PROVIDED DATA:

* begin *

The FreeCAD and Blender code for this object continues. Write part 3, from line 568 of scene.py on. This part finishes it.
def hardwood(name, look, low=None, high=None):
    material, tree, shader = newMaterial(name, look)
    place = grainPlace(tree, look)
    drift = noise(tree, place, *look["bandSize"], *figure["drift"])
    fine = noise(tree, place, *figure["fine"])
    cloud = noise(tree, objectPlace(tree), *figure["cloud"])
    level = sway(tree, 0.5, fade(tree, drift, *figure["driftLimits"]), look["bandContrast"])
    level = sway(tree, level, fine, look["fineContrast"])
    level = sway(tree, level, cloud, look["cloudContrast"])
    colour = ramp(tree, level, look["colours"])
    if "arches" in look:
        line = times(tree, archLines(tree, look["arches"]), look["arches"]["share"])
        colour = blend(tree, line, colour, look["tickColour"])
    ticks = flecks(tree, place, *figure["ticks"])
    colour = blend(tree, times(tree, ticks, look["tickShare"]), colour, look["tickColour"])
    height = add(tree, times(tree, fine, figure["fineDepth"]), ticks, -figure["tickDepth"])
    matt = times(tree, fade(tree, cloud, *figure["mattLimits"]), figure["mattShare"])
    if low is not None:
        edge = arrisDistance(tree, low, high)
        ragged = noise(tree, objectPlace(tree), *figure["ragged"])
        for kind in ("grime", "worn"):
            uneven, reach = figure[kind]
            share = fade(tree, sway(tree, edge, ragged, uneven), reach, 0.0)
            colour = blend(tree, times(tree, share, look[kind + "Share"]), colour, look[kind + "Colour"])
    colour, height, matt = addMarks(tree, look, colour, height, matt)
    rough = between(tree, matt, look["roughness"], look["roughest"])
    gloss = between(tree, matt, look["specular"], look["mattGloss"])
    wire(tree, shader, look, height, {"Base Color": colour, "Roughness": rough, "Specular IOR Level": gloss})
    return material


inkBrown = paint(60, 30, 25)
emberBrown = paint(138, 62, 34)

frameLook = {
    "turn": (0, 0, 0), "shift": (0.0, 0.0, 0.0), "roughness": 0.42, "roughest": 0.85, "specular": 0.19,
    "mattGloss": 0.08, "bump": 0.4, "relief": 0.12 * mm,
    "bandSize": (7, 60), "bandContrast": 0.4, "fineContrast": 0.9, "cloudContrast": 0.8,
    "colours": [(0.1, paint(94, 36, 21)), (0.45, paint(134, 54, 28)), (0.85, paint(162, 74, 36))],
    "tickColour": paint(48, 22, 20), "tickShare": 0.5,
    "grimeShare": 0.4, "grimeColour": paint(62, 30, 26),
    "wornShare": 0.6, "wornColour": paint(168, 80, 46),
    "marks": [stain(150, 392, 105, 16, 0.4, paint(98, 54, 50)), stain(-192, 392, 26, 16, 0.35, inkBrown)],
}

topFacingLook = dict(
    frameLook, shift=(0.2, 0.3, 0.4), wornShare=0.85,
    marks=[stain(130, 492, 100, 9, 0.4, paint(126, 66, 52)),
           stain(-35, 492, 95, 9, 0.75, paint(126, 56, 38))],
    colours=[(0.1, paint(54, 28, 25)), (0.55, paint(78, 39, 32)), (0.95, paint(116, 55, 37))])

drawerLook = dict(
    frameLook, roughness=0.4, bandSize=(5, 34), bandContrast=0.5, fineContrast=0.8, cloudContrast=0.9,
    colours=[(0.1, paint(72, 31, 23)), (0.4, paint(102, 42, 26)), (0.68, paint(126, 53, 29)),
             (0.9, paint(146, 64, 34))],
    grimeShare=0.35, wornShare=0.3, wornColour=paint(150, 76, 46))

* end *
* begin *

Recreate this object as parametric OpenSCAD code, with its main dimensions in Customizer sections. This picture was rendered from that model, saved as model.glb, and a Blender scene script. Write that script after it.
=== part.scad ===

* end *

PROBLEM DETAILS:
Copy out all lines from the material above that contain the string "Write".

SOLVED EXERCISE:
The FreeCAD and Blender code for this object continues. Write part 3, from line 568 of scene.py on. This part finishes it.
Recreate this object as parametric OpenSCAD code, with its main dimensions in Customizer sections. This picture was rendered from that model, saved as model.glb, and a Blender scene script. Write that script after it.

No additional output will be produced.